The VR STR8-FIT 3-wood has a pleasingly solid sound, a standard “plink” similar to my current SQ Sumo 3-wood and other metal 3-woods on the market. There are no strange or out of the ordinary acoustics in this club.
ADDITIONAL NOTES ON THE VR STR8-FIT DRIVER
The two rounds I played with the VR STR8-FIT 3-wood were the same first two rounds I played the VR STR8-FIT driver (I tested that club on the range for that review). The driver had many of the same characteristics on the course that I am describing here in the 3-wood — great weighting and a solid feel that allowed me to swing easier and let the club do the work, which resulted in many good drives. I drove the ball well in all three range sessions and in my first test round, not as well in my second test round (I think due to swinging a bit too hard and fast), but I have a lot of confidence in this driver, and it is now in my bag for the 2010 season.
Like the VR STR8-FIT driver, the VR STR8-FIT fairway wood is another winner that combines traditional design with innovative new technology, allowing players of all skill levels to easily work the ball.

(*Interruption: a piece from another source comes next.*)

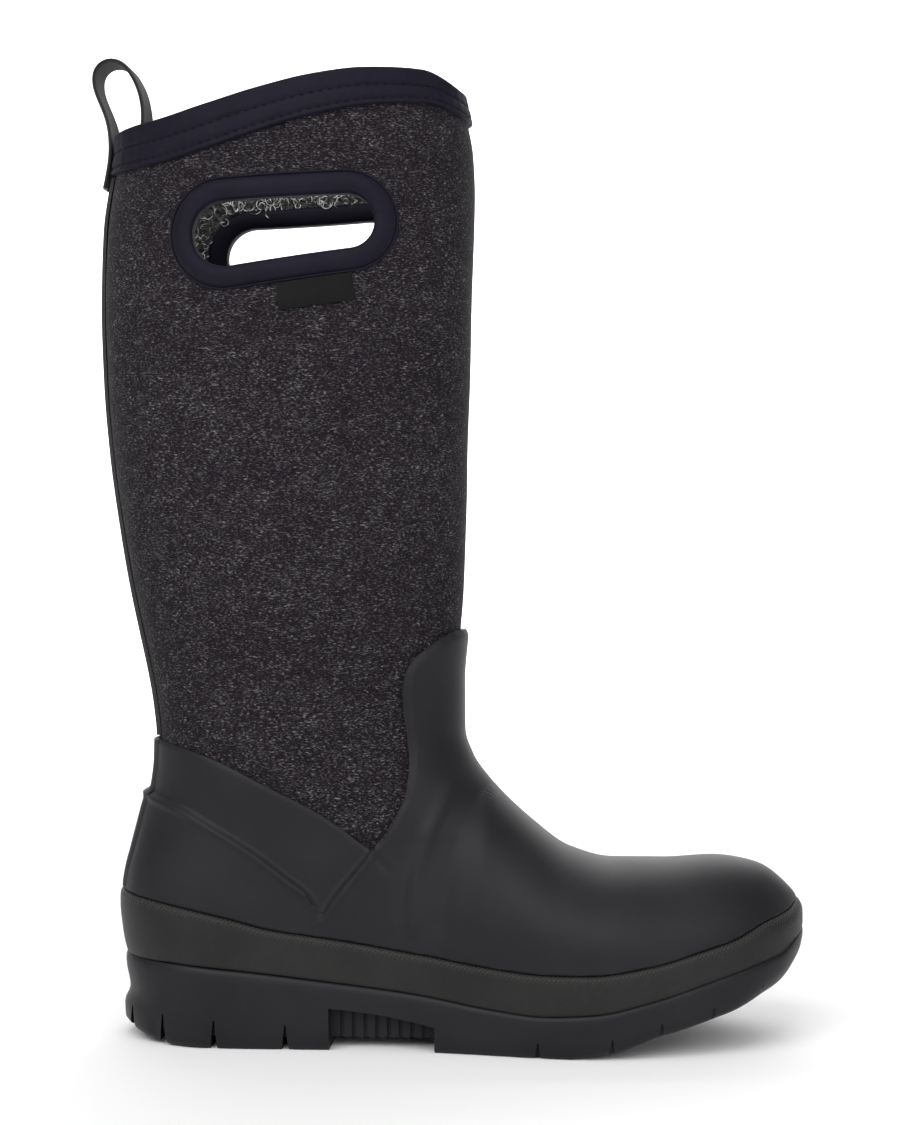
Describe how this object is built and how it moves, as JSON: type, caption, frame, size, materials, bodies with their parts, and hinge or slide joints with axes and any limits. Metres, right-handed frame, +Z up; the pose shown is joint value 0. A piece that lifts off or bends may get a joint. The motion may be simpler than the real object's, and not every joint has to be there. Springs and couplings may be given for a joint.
{
  "type": "wellington boot",
  "caption": "Tall wellington boot, right foot: knit-faced foam rubber shaft with handle holes and pull loop, moulded rubber shell, lugged outsole.",
  "frame": {"origin": "on the floor under the middle lug of the heel, on the boot's middle plane", "axes": "+X toward the toe, +Y toward the inner side of this right boot, +Z up"},
  "size_m": [0.3007, 0.106, 0.4129],
  "materials": {
    "sole_rubber": "matte moulded rubber",
    "insole_foam": "fabric-faced foam",
    "knit_faced_foam": "heathered knit on foam rubber",
    "shell_rubber": "matte moulded rubber",
    "foxing_rubber": "fine knurled rubber",
    "strip_rubber": "matte moulded rubber",
    "webbing": "woven webbing",
    "binding_cloth": "smooth dark navy cloth",
    "tag_cloth": "woven tag, bare"
  },
  "bodies": {
    "root": {"outsole": "sole_rubber", "insole": "insole_foam", "upper": "knit_faced_foam", "shell": "shell_rubber", "foxing": "foxing_rubber", "heel_strip": "strip_rubber", "back_strip": "webbing", "collar_binding": "binding_cloth", "handle_binding_lateral": "binding_cloth", "handle_binding_medial": "binding_cloth", "pull_loop": "webbing", "label_tab": "tag_cloth"}
  },
  "joints": []
}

The Compression Channel technology will give low- and high-handicappers alike better overall feel and more forgiveness on misses low on the clubface. The precise adjustability will give better players the ability to precisely adjust the club for their particular game, and average golfers will gain more confidence knowing they can adjust the club to counteract swing flaws on any given day.
I can’t say this enough – I love this club! And as soon as possible I will be getting this club into my bag for the 2010 season.
Editor’s note: The product reviewed above was supplied by the manufacturer to the reviewer/author free of charge for reviewing purposes only. The reviewer/author was not paid for this review, and the opinions expressed in the review are strictly those of the reviewer/author.